Regardless, it’s still essential that you call the police or emergency services, as you may suffer from internal injuries. A police report is also an important form of evidence in dealing with insurance and making a claim. Therefore, don’t let the other party talk you out of it: think about the best interests of the other party.
To receive compensation
If you were injured in the accident or your vehicle was damaged, you have the right to make a claim against the person or group of people responsible for the incident. Always be sure to take as many photographs as you can. Namely, pictures of the damage to both vehicles, as well as external injuries you may suffer from. If you think you’re suffering from a severe injury, it’s wise to make a medical injury claim. Also be sure to capture photos of road conditions, streets signs or anything other potential collision factors.
To talk to witnesses
If you notice that there are any witnesses around, you need them on the record. Take note of their name and contact details, as it’s information you may need these for insurance or compensation purposes.
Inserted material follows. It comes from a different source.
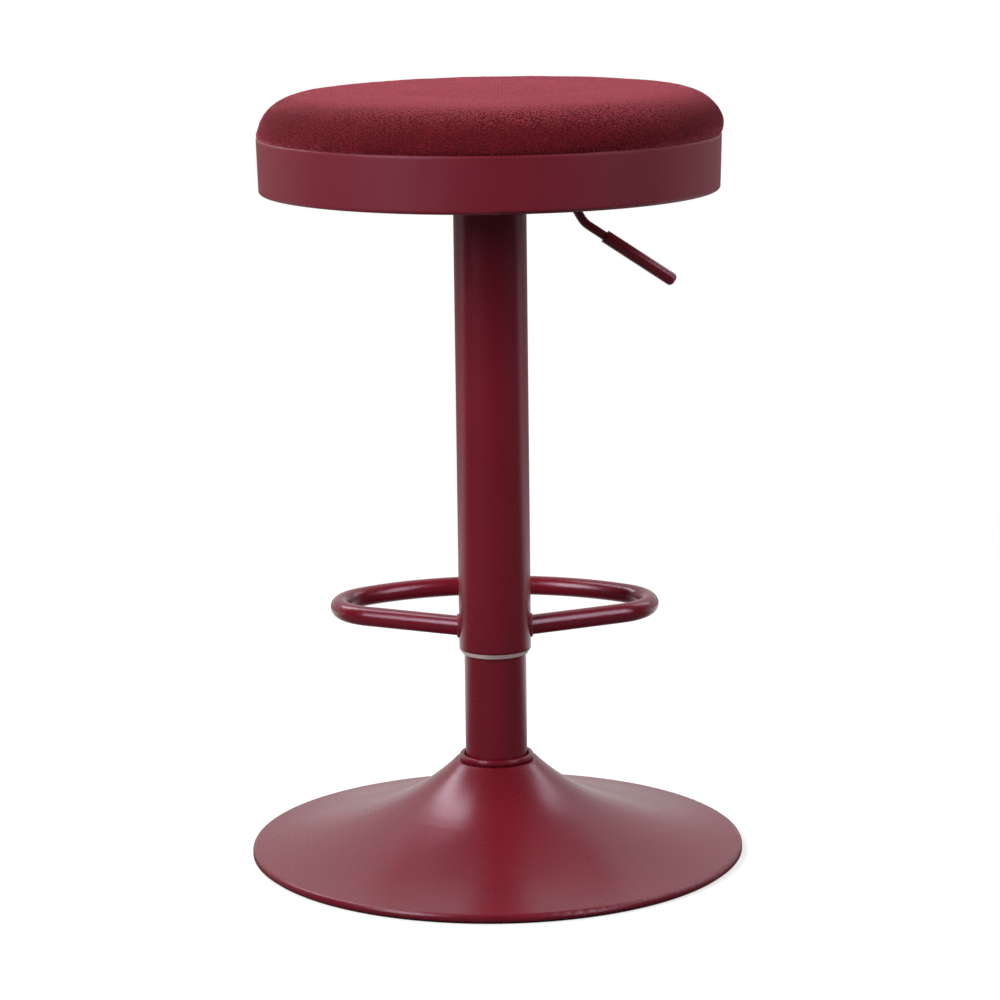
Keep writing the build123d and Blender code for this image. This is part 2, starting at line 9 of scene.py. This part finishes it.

You should always encourage any witnesses to recall their point of view of what they saw to the police. In turn, their testimony is a vital aspect in the police report and result in you getting what you deserve.
To remain silent
After the accident has occurred, you have the right to remain silent. You don’t have to contact the other party, their insurance company or solicitors. If the other party continuously and needlessly harasses you over the case, you need to alert the police.
Not to apologise
Although you’re in shock after the accident, try to maintain calm. Above all, continually apologising to the other party is a No-No. Such a simple phrase can determine whether or not you will end up taking full responsibility for the accident. Therefore, even if you believe you’re in the wrong, wait until the release of the details before you settle on taking the blame.